**TASK DESCRIPTION**
Which lines run from the first one up to and including the one with "pieces, in millimetres."? Print exactly those.

Modeling code records:
· · · · ·

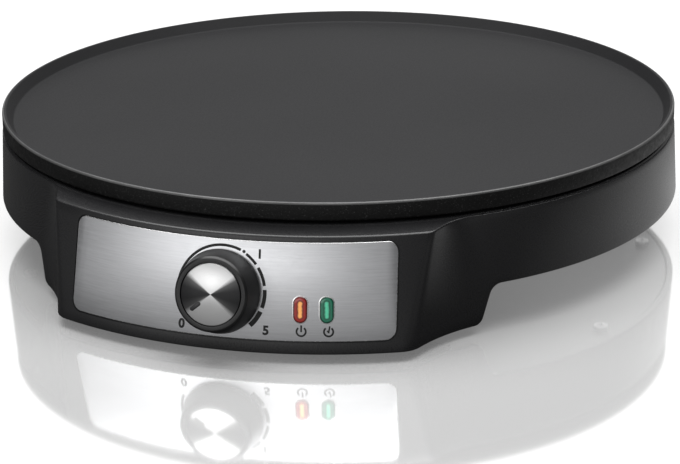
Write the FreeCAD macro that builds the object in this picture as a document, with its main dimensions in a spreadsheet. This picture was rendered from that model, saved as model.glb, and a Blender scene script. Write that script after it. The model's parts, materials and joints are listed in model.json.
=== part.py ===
"""Electric crepe maker, as a parametric document of separate pieces, in millimetres.

Every piece is built round the plate's upright axis, with the counter at zero height, the control
pod towards -Y and +X to the right of somebody who faces the knob. A last placement then moves the
pieces so that the origin is the middle of the whole object's footprint.
"""
import FreeCAD, Part
import math
import os

import Sketcher
from FreeCAD import Placement, Rotation, Vector

SIZES = {
    # overall
    "overall_height": 62.0,
    "front_overhang": 189.66,
    "rear_overhang": 162.4,
    # cooking plate
    "plate_radius": 157.5,
    "plate_band": 8.0,
    "plate_floor": 57.0,
    "plate_underside": 52.0,
    "rim_top_width": 2.2,
    "rim_foot_width": 5.0,
    "rim_round": 0.9,
    "plate_flange_width": 8.5,
    "plate_skirt_drop": 1.5,
    "plate_skirt_width": 2.5,
    "plate_boss_radius": 6.0,
    "plate_boss_bottom": 44.0,
    # heating element
    "element_ring": 95.0,
    "element_radius": 3.7,
    "element_height": 49.4,
    "element_gap_angle": 17.0,
    "element_bend": 11.0,
    "element_end": 36.0,
    "groove_clearance": 0.15,
    # housing
    "housing_top": 52.8,
    "housing_radius": 157.8,
    "skirt_bottom": 21.0,
    "skirt_radius": 159.5,
    "leg_radius": 160.4,
    "wall": 2.5,
    "deck": 2.2,
    "deck_hole": 150.8,
    "housing_bevel": 1.2,
    # pod
    "pod_bottom": 4.2,
    "pod_radius": 180.1,
    "pod_tilt": 13.5,
    "pod_side_angle": 72.0,
    "pod_top": 51.9,
    "pod_half_top": 83.2,
    "pod_half_bottom": 78.5,
    "pod_blend_top": 28.0,
    "pod_blend_bottom": 80.0,
    "pod_ledge_drop": 0.7,
    "front_wall": 3.0,
    # legs
    "leg_round": 4.5,
    "leg_fillet": 6.0,
    "leg_slope": 20.0,
    "front_leg_edge": 36.8,
    "rear_leg_middle": 144.0,
    "rear_leg_half": 12.0,
    "leg_wall_reach": 48.0,
    # control panel
    "panel_half": 71.15,
    "panel_middle": 0.85,
    "panel_bottom": 9.45,
    "panel_top": 49.0,
    "panel_corner": 4.5,
    "panel_thickness": 0.9,
    "recess_depth": 1.0,
    "recess_gap": 0.4,
    # knob
    "knob_height": 28.0,
    "knob_clearance": 0.8,
    "knob_base_radius": 17.6,
    "knob_rim_radius": 15.6,
    "knob_face": 12.2,
    "cap_radius": 12.8,
    "cap_gap": 0.3,
    "cap_thickness": 1.3,
    "shaft_radius": 3.0,
    "shaft_clearance": 0.05,
    "knob_hub_radius": 5.2,
    "pointer_angle": 139.5,
    "pointer_start": 5.5,
    "pointer_length": 5.4,
    "pointer_width": 1.7,
    # lenses
    "lens_width": 5.8,
    "lens_length": 11.0,
    "lens_height": 22.3,
    "red_lens_angle": 11.1,
    "green_lens_angle": 14.6,
    "lens_proud": 0.8,
    "lens_gap": 0.15,
    # base
    "base_thickness": 2.5,
    "base_radius": 156.2,
    "base_bottom": 21.5,
    "bay_floor": 4.8,
    "bay_rear": 129.0,
    "post_circle": 149.0,
    "post_radius": 4.0,
    "shield_post_circle": 60.0,
    "shield_height": 31.0,
    "shield_radius": 101.5,
    "shield_thickness": 0.6,
    # feet
    "foot_radius": 8.0,
    # cord entry
    "gland_height": 35.0,
    "gland_bore": 3.6,
    "gland_sleeve": 6.0,
    "gland_flange": 9.0,
}


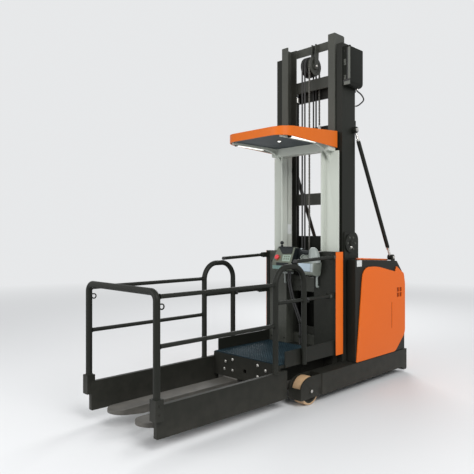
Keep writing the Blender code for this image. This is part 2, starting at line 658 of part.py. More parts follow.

· · · · ·

**REPLY**
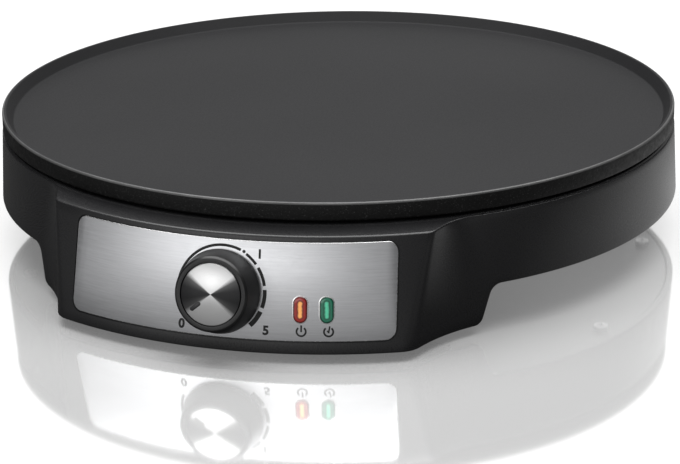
Write the FreeCAD macro that builds the object in this picture as a document, with its main dimensions in a spreadsheet. This picture was rendered from that model, saved as model.glb, and a Blender scene script. Write that script after it. The model's parts, materials and joints are listed in model.json.
=== part.py ===
"""Electric crepe maker, as a parametric document of separate pieces, in millimetres.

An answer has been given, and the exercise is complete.